There is no indication, however, that it has heeded the warning.
1.15
In the context of the proposed restructure, the risk of dodgy,
fly-by-night operators once again appearing in the market and tainting the
reputation of other institutions cannot be ignored. In their evidence the
private-provider representatives described the existence of dodgy operators
such as Greenwich University or the University of Asia as 'an historic problem',
implying that it is no longer of concern. But the history is hardly an ancient
one; and in any case the relevant questions are: what risks will be generated
in the government's proposed new higher-education framework, and how can we be
confident that a substantially diminished regulator will be able to deal with
them?
1.16
Already some private providers appear to be leaping over the threshold,
as it were. The Australian's Higher Education Supplement
(11/6/14) has reported instances of providers buying other providers that
already have registration. How will a regulator focusing only on registration
and course accreditation deal with them? Evidence presented to the committee in
support of the bill's removal of TEQSA's quality-assessment function did not go
beyond confident assertions that concentrating on an institution's compliance
with threshold standards would still allow sufficient oversight of quality. In
the circumstances, however, confidence that this will be so surely requires
more than assertion.
1.17
The majority report argues that removal of TEQSA's quality assessment
function 'is necessary to reduce the administrative burden imposed on
higher-education providers in participating in TEQSA's assessment reviews ...'
This implicitly acknowledges the NTEU's observation, cited earlier, that the
change effectively conflates the need to reduce burdensome regulation with an
agenda for deregulation. But it cannot be true that the only way to reduce an
administrative burden is to remove a central reason for the regular's
existence. The implications of this change have not been thought through.
Ministerial Directions
1.18
The same judgment may be made of other changes to the regulator in the
bill. Under the present Act, the minister may issue directions to TEQSA, by
legislative instrument, 'to protect the integrity of the higher-education
sector'. But the bill redefines the minister’s power, allowing directions to be
issued to TEQSA 'in relation to the performance of its functions and the
exercise of its powers'. The explanatory memorandum to the bill states that
this change 'broadens the scope and reduces the ambiguity of the minister’s
powers'; on the contrary, however, ambiguity is surely increased. Under what
circumstances is it envisaged that the minister might issue a direction? Does a
direction 'in relation to the performance of [TEQSA’s] powers' mean that the
minister can instruct the agency how to interpret its roles and
responsibilities under the Act? And what protection is there against the
politicisation of TEQSA’s decisions by ministerial direction, given that the
minister’s power of direction is not a disallowable instrument? Thus far, the
only answers to these questions have been blithe and unsatisfactory assurances
that nothing sinister is intended or likely to happen.

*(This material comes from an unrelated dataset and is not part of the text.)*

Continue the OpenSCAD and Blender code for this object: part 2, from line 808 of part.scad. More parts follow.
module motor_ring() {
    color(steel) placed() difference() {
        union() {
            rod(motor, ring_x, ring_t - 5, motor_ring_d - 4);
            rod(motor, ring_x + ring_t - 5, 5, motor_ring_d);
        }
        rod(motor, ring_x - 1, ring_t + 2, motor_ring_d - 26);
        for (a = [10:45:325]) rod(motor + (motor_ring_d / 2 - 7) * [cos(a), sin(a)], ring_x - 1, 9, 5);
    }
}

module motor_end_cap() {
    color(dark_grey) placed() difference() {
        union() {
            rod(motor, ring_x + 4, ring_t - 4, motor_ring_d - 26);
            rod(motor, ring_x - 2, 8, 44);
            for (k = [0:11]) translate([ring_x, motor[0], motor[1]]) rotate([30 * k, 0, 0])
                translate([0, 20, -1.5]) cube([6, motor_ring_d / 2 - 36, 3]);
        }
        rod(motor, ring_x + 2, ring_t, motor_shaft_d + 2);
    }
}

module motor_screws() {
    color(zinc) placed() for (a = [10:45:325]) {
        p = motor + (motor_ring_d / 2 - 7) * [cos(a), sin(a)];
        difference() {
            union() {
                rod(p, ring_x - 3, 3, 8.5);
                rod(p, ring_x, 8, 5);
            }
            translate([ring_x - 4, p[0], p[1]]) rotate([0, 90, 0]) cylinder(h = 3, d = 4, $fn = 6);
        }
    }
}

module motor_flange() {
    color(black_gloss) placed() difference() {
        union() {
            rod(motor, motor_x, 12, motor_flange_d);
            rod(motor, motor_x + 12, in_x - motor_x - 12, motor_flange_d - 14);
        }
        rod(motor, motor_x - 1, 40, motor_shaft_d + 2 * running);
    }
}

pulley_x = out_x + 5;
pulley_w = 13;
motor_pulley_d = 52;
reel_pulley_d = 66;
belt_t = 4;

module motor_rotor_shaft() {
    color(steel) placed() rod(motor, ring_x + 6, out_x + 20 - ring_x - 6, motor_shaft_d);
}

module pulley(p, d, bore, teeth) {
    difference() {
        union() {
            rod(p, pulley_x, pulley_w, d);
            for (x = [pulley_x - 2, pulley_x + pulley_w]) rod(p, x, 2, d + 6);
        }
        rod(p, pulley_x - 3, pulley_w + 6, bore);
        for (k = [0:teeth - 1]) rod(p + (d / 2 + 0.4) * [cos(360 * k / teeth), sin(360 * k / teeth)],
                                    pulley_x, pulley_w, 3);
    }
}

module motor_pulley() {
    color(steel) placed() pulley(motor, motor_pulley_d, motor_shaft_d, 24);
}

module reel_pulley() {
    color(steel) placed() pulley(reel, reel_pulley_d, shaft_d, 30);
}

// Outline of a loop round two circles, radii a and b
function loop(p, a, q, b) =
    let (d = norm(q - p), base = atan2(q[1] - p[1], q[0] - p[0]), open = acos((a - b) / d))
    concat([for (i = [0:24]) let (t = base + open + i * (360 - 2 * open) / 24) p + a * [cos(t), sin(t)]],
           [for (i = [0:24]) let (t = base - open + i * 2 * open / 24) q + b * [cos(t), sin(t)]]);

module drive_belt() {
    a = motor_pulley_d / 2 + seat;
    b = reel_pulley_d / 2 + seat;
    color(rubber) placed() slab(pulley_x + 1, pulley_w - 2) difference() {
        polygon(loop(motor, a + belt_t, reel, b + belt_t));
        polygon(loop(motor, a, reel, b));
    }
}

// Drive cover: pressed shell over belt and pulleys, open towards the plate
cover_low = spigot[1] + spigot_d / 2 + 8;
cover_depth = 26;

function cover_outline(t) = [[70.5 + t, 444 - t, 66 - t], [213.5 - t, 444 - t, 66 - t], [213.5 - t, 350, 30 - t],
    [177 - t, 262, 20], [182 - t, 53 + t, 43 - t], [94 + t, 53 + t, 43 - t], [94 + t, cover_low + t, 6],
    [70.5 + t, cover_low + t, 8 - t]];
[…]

The majority report
states that 'the committee affirms it is persuaded that it is not the intention
of the provisions in the bill regarding ministerial directions to TEQSA to compromise
the independence of TEQSA'. Whether or not that is so, the problem is that the
proposed redefinition of the minister’s powers have the potential to allow a
minister to compromise TEQSA’s independence.
Delegations
1.19
The bill would also allow TEQSA to delegate its functions or powers to
“a person who holds any office or appointment under a law of the Commonwealth”.

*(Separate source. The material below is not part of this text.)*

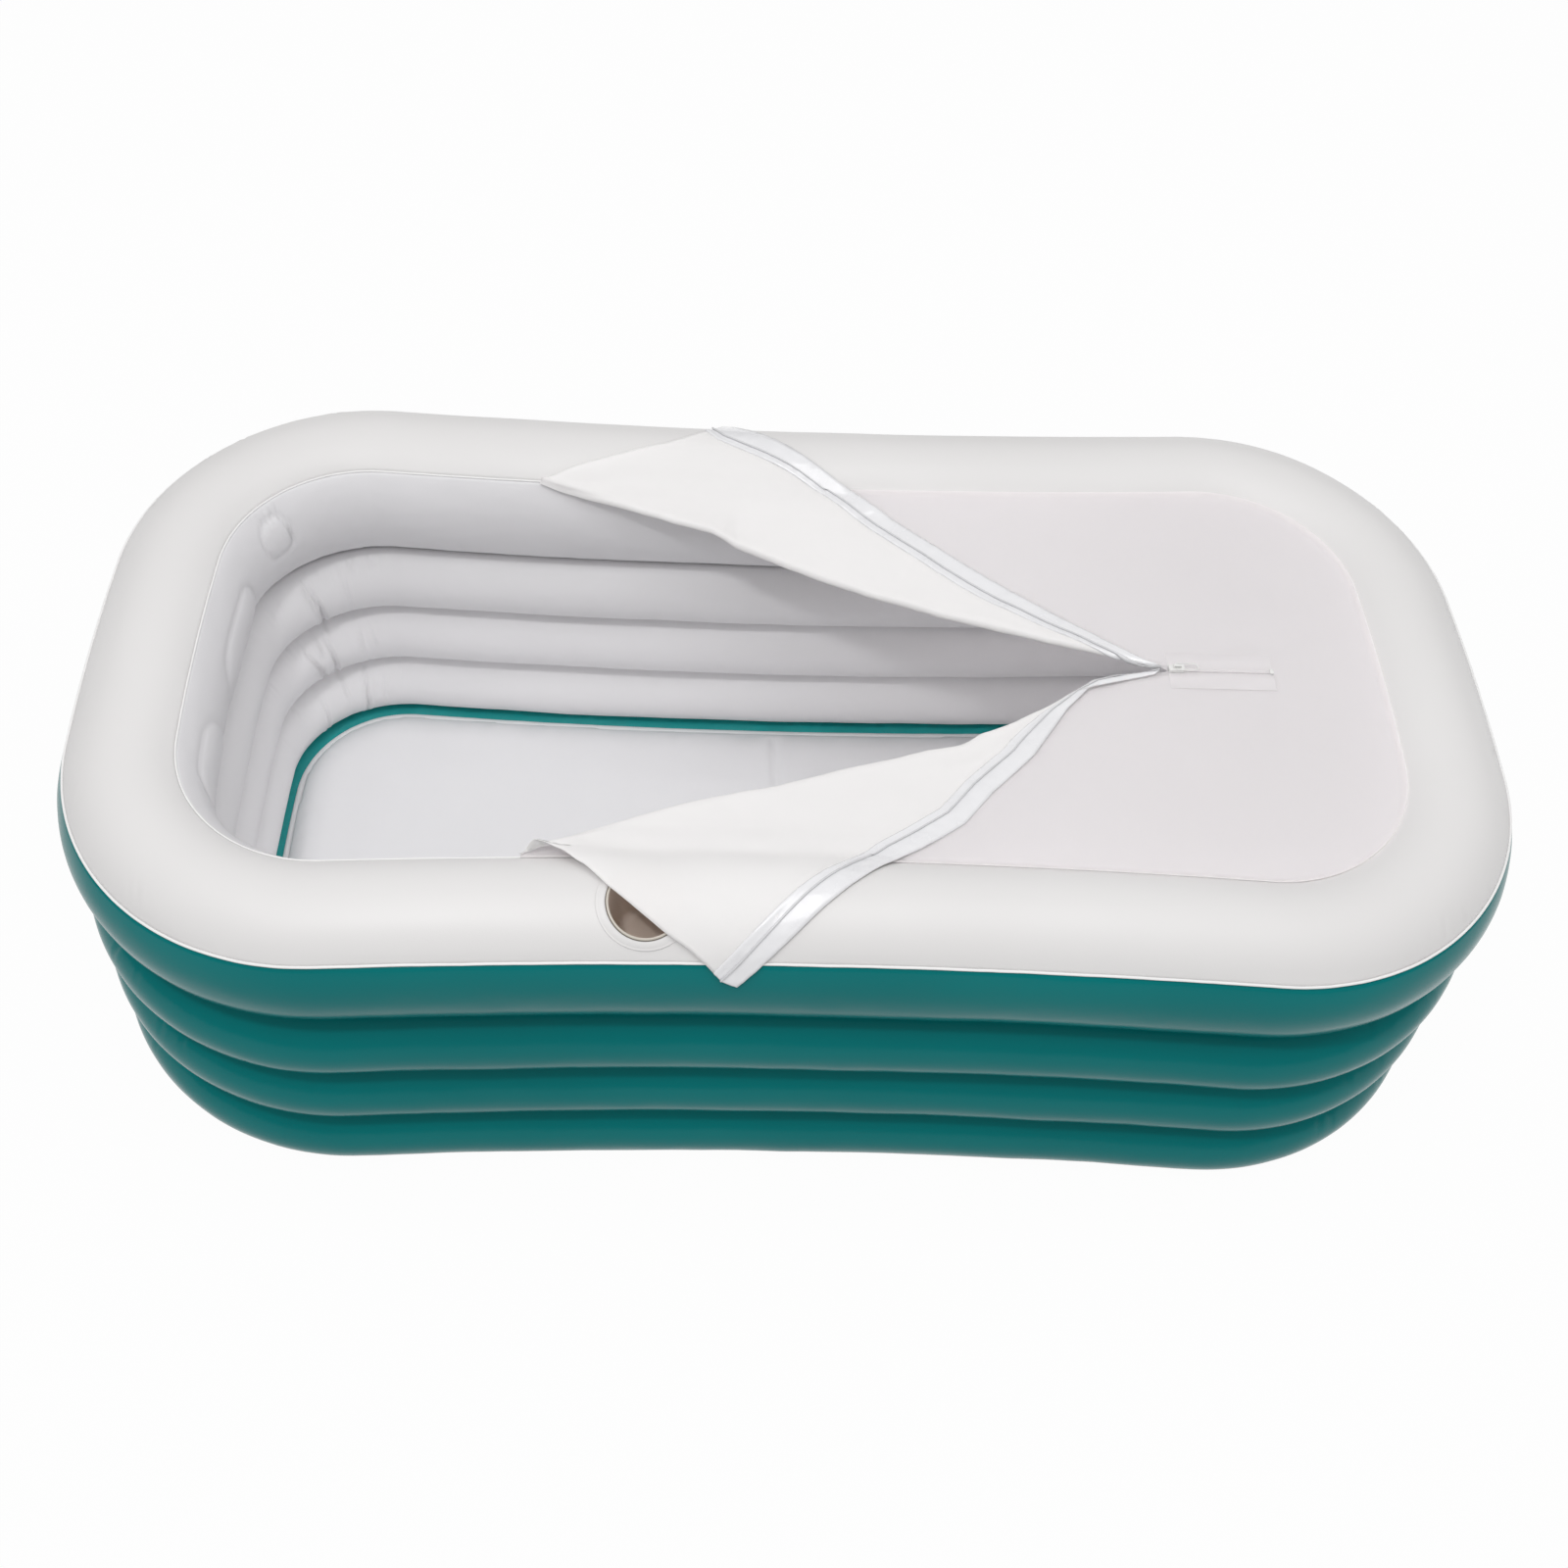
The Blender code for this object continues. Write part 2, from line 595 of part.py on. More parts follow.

That might be seen as the innocuous secondment of officers from other
Commonwealth agencies or departments to ease staffing or resource problems. But
since the power of delegation is so broad it raises the possibility of a
blurring of roles that should not be blurred: an immigration officer, for
example, might bring concerns to the process of assessment that ought not to be
TEQSA’s concerns.
Commissioners
1.20
The bill reduces the number of TEQSA’s commissioners and separates the
roles of chief commissioner and chief executive officer, which are now held by
one person. This supposedly applies a corporate model to TEQSA’s operation,
allowing greater efficiency. But in business corporations a CEO is appointed by
the company’s board, whereas under the bill’s new model for TEQSA the CEO will
be appointed by the minister. As Dr Julie Wells, the University Secretary and Vice
President of RMIT University, noted in her evidence, the commissioners’ role is
not clearly defined in the legislation and there is a real risk if the
relationship between the commissioners and the CEO is not understood.[4]
Dr Wells’ comment raises the disturbing question of whether the commissioners
will effectively be reduced to the status of mere ciphers, especially given the
change in the minister’s power to issue directives. He will appoint the CEO; if
he issues a directive will it therefore be to the CEO, sidelining the
commissioners?
1.21
The number of commissioners will not be reduced by attrition but by
spilling all the existing positions. The sacking of a board by legislation sets
a disturbing precedent that goes beyond the regulation of higher-education
regulation. Does this raise the prospect that all Human Rights commissioners,
for example, might be dismissed in this way? Or the Fair Work Australia
commissioners, perhaps?
1.22
Labor Senators are concerned that the legislation may well be premature.
The Senate should be cautious about reshaping the powers of TEQSA at a time
when the number and scope of higher-education providers is likely to expand
rapidly.
Recommendation 1
1.23
Labor Senators recommend that TEQSA's discretionary power to conduct
assessments of non-threshold standards should not be removed.
Recommendation 2
1.24
Labor Senators recommend that an upper limit should be placed on TEQSA's
ability to extend registration periods.
Recommendation 3
1.25
Labor Senators recommend that the number of commissioners, their role,
their relationship with the Chief Executive Officer and the grounds on which
they may be dismissed should be clearly identified.
Recommendation 4
1.1
Labor Senators recommend that the minister's power to issue directions
to TEQSA should become a disallowable instrument.